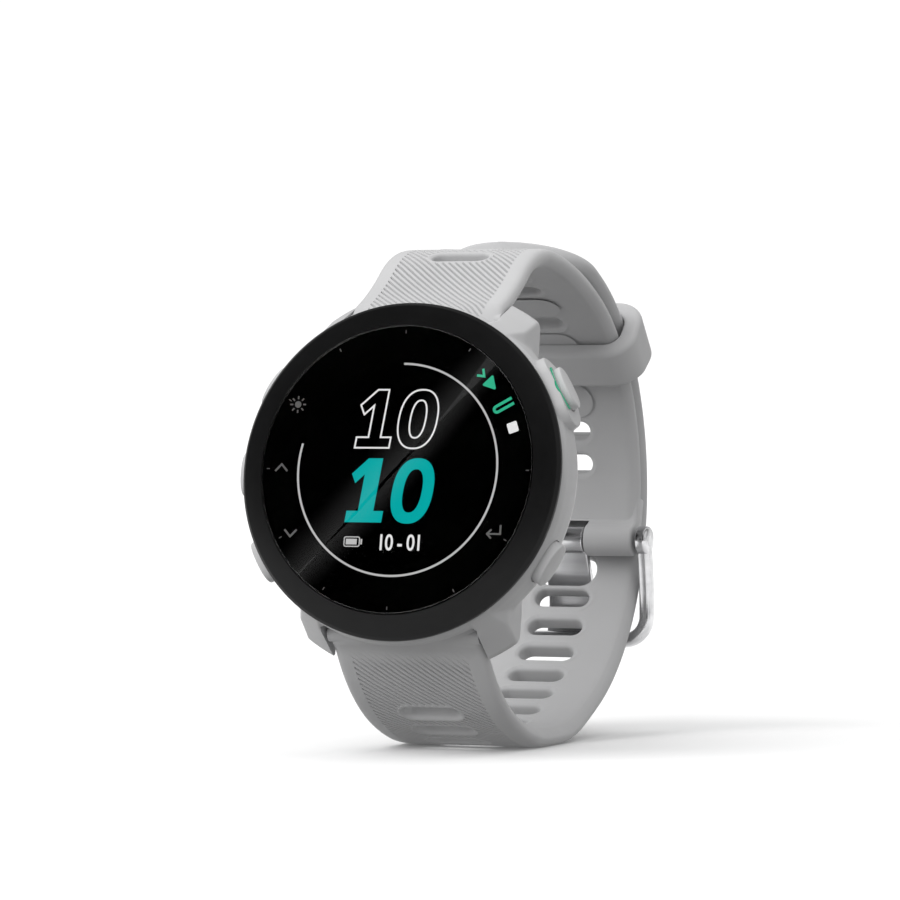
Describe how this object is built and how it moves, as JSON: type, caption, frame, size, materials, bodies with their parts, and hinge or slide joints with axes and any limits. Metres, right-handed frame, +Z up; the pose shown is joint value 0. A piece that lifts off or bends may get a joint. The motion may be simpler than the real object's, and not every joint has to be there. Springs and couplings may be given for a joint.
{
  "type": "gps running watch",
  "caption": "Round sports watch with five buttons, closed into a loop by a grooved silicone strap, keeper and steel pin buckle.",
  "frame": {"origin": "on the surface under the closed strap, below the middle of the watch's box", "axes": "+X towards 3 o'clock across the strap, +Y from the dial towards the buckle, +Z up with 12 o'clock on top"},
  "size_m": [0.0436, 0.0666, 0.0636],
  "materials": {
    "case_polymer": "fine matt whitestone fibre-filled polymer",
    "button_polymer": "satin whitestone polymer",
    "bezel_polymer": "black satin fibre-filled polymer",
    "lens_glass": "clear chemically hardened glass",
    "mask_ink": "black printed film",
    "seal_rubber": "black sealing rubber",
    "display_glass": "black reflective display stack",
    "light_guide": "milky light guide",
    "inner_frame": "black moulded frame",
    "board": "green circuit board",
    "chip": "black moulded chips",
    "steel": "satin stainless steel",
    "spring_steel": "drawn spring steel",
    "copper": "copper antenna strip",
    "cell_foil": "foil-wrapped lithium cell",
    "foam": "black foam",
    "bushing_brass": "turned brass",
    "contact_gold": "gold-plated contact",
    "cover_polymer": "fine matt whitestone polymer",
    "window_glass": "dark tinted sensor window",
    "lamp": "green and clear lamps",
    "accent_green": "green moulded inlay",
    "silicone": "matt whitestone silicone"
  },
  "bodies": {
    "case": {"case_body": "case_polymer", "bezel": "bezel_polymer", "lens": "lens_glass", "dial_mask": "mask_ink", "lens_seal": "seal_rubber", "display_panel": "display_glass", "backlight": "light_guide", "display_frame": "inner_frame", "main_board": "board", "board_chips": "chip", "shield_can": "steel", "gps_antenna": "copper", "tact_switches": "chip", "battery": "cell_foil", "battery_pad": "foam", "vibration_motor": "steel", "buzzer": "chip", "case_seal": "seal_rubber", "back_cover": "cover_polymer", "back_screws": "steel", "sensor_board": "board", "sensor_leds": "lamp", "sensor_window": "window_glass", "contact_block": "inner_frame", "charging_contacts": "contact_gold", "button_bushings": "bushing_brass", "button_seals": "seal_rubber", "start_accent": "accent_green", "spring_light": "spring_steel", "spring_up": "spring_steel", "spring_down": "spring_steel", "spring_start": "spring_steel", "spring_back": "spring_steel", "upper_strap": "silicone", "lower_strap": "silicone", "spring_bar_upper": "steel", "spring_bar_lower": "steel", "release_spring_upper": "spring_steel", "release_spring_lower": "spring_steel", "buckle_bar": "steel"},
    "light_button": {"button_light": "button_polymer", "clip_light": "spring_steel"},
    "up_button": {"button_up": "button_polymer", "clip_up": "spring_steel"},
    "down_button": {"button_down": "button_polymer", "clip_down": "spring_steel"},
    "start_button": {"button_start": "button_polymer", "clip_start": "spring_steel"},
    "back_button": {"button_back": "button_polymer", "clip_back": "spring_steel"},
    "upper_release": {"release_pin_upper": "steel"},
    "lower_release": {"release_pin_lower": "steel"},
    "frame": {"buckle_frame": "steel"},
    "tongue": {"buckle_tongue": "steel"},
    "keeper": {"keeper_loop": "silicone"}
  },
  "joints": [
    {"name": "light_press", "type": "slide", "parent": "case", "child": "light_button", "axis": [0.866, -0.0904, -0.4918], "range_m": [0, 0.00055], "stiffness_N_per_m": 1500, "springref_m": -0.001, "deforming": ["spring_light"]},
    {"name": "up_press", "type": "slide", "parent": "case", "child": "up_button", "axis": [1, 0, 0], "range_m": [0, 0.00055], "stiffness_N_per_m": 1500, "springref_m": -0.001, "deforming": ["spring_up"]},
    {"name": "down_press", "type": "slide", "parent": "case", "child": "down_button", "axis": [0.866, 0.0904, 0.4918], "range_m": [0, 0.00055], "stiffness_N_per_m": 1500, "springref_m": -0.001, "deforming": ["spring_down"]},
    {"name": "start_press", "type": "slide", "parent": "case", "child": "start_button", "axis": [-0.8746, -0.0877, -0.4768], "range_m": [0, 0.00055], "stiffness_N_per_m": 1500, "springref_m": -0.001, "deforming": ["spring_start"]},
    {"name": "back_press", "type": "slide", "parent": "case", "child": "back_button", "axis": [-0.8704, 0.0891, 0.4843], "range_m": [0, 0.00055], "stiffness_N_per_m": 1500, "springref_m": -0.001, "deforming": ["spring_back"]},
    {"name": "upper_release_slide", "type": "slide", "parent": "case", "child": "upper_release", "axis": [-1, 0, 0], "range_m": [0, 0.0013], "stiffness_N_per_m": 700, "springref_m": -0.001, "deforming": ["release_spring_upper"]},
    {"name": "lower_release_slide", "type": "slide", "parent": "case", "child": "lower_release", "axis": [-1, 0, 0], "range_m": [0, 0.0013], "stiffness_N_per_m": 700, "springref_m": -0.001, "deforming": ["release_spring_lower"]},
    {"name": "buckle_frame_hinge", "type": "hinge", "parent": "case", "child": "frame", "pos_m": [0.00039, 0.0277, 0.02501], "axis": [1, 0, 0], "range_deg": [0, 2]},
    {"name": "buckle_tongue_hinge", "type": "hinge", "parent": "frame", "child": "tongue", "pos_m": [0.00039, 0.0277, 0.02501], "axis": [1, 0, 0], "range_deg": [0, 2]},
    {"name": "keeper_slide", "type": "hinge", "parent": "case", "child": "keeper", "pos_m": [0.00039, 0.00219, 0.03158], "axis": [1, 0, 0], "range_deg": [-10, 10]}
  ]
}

★ ★ ★ ★ ★

JOB
Reproduce every line of the data verbatim.

EXPECTED ANSWER
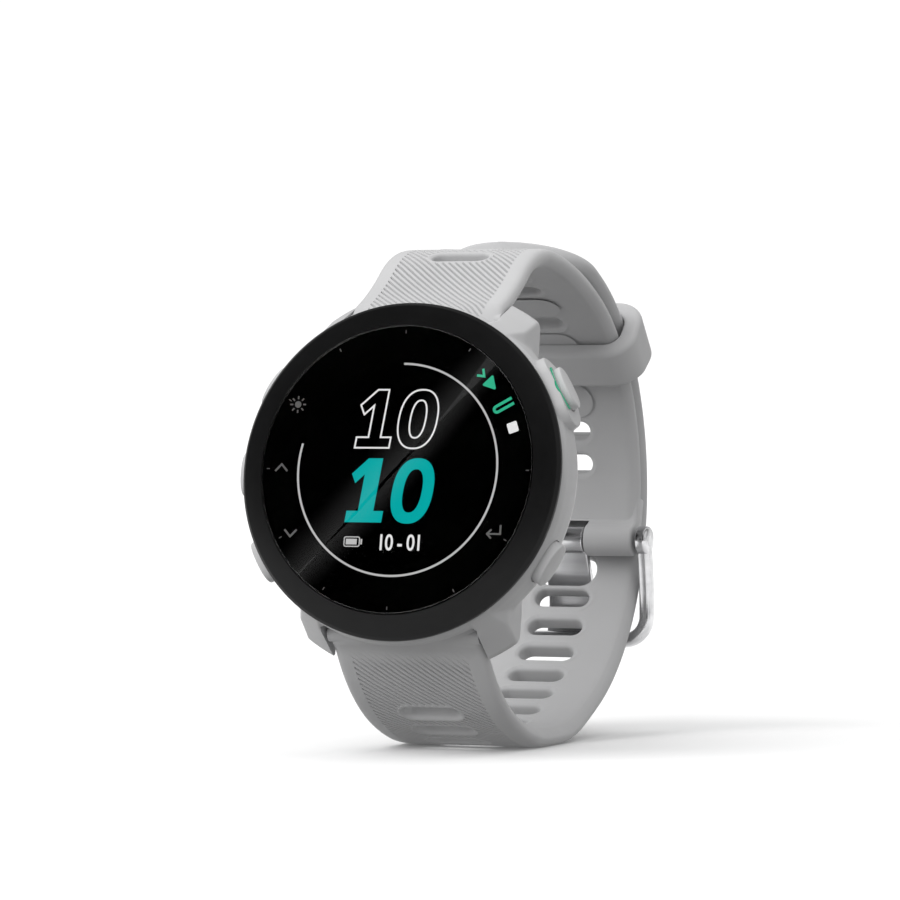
Describe how this object is built and how it moves, as JSON: type, caption, frame, size, materials, bodies with their parts, and hinge or slide joints with axes and any limits. Metres, right-handed frame, +Z up; the pose shown is joint value 0. A piece that lifts off or bends may get a joint. The motion may be simpler than the real object's, and not every joint has to be there. Springs and couplings may be given for a joint.
{
  "type": "gps running watch",
  "caption": "Round sports watch with five buttons, closed into a loop by a grooved silicone strap, keeper and steel pin buckle.",
  "frame": {"origin": "on the surface under the closed strap, below the middle of the watch's box", "axes": "+X towards 3 o'clock across the strap, +Y from the dial towards the buckle, +Z up with 12 o'clock on top"},
  "size_m": [0.0436, 0.0666, 0.0636],
  "materials": {
    "case_polymer": "fine matt whitestone fibre-filled polymer",
    "button_polymer": "satin whitestone polymer",
    "bezel_polymer": "black satin fibre-filled polymer",
    "lens_glass": "clear chemically hardened glass",
    "mask_ink": "black printed film",
    "seal_rubber": "black sealing rubber",
    "display_glass": "black reflective display stack",
    "light_guide": "milky light guide",
    "inner_frame": "black moulded frame",
    "board": "green circuit board",
    "chip": "black moulded chips",
    "steel": "satin stainless steel",
    "spring_steel": "drawn spring steel",
    "copper": "copper antenna strip",
    "cell_foil": "foil-wrapped lithium cell",
    "foam": "black foam",
    "bushing_brass": "turned brass",
    "contact_gold": "gold-plated contact",
    "cover_polymer": "fine matt whitestone polymer",
    "window_glass": "dark tinted sensor window",
    "lamp": "green and clear lamps",
    "accent_green": "green moulded inlay",
    "silicone": "matt whitestone silicone"
  },
  "bodies": {
    "case": {"case_body": "case_polymer", "bezel": "bezel_polymer", "lens": "lens_glass", "dial_mask": "mask_ink", "lens_seal": "seal_rubber", "display_panel": "display_glass", "backlight": "light_guide", "display_frame": "inner_frame", "main_board": "board", "board_chips": "chip", "shield_can": "steel", "gps_antenna": "copper", "tact_switches": "chip", "battery": "cell_foil", "battery_pad": "foam", "vibration_motor": "steel", "buzzer": "chip", "case_seal": "seal_rubber", "back_cover": "cover_polymer", "back_screws": "steel", "sensor_board": "board", "sensor_leds": "lamp", "sensor_window": "window_glass", "contact_block": "inner_frame", "charging_contacts": "contact_gold", "button_bushings": "bushing_brass", "button_seals": "seal_rubber", "start_accent": "accent_green", "spring_light": "spring_steel", "spring_up": "spring_steel", "spring_down": "spring_steel", "spring_start": "spring_steel", "spring_back": "spring_steel", "upper_strap": "silicone", "lower_strap": "silicone", "spring_bar_upper": "steel", "spring_bar_lower": "steel", "release_spring_upper": "spring_steel", "release_spring_lower": "spring_steel", "buckle_bar": "steel"},
    "light_button": {"button_light": "button_polymer", "clip_light": "spring_steel"},
    "up_button": {"button_up": "button_polymer", "clip_up": "spring_steel"},
    "down_button": {"button_down": "button_polymer", "clip_down": "spring_steel"},
    "start_button": {"button_start": "button_polymer", "clip_start": "spring_steel"},
    "back_button": {"button_back": "button_polymer", "clip_back": "spring_steel"},
    "upper_release": {"release_pin_upper": "steel"},
    "lower_release": {"release_pin_lower": "steel"},
    "frame": {"buckle_frame": "steel"},
    "tongue": {"buckle_tongue": "steel"},
    "keeper": {"keeper_loop": "silicone"}
  },
  "joints": [
    {"name": "light_press", "type": "slide", "parent": "case", "child": "light_button", "axis": [0.866, -0.0904, -0.4918], "range_m": [0, 0.00055], "stiffness_N_per_m": 1500, "springref_m": -0.001, "deforming": ["spring_light"]},
    {"name": "up_press", "type": "slide", "parent": "case", "child": "up_button", "axis": [1, 0, 0], "range_m": [0, 0.00055], "stiffness_N_per_m": 1500, "springref_m": -0.001, "deforming": ["spring_up"]},
    {"name": "down_press", "type": "slide", "parent": "case", "child": "down_button", "axis": [0.866, 0.0904, 0.4918], "range_m": [0, 0.00055], "stiffness_N_per_m": 1500, "springref_m": -0.001, "deforming": ["spring_down"]},
    {"name": "start_press", "type": "slide", "parent": "case", "child": "start_button", "axis": [-0.8746, -0.0877, -0.4768], "range_m": [0, 0.00055], "stiffness_N_per_m": 1500, "springref_m": -0.001, "deforming": ["spring_start"]},
    {"name": "back_press", "type": "slide", "parent": "case", "child": "back_button", "axis": [-0.8704, 0.0891, 0.4843], "range_m": [0, 0.00055], "stiffness_N_per_m": 1500, "springref_m": -0.001, "deforming": ["spring_back"]},
    {"name": "upper_release_slide", "type": "slide", "parent": "case", "child": "upper_release", "axis": [-1, 0, 0], "range_m": [0, 0.0013], "stiffness_N_per_m": 700, "springref_m": -0.001, "deforming": ["release_spring_upper"]},
    {"name": "lower_release_slide", "type": "slide", "parent": "case", "child": "lower_release", "axis": [-1, 0, 0], "range_m": [0, 0.0013], "stiffness_N_per_m": 700, "springref_m": -0.001, "deforming": ["release_spring_lower"]},
    {"name": "buckle_frame_hinge", "type": "hinge", "parent": "case", "child": "frame", "pos_m": [0.00039, 0.0277, 0.02501], "axis": [1, 0, 0], "range_deg": [0, 2]},
    {"name": "buckle_tongue_hinge", "type": "hinge", "parent": "frame", "child": "tongue", "pos_m": [0.00039, 0.0277, 0.02501], "axis": [1, 0, 0], "range_deg": [0, 2]},
    {"name": "keeper_slide", "type": "hinge", "parent": "case", "child": "keeper", "pos_m": [0.00039, 0.00219, 0.03158], "axis": [1, 0, 0], "range_deg": [-10, 10]}
  ]
}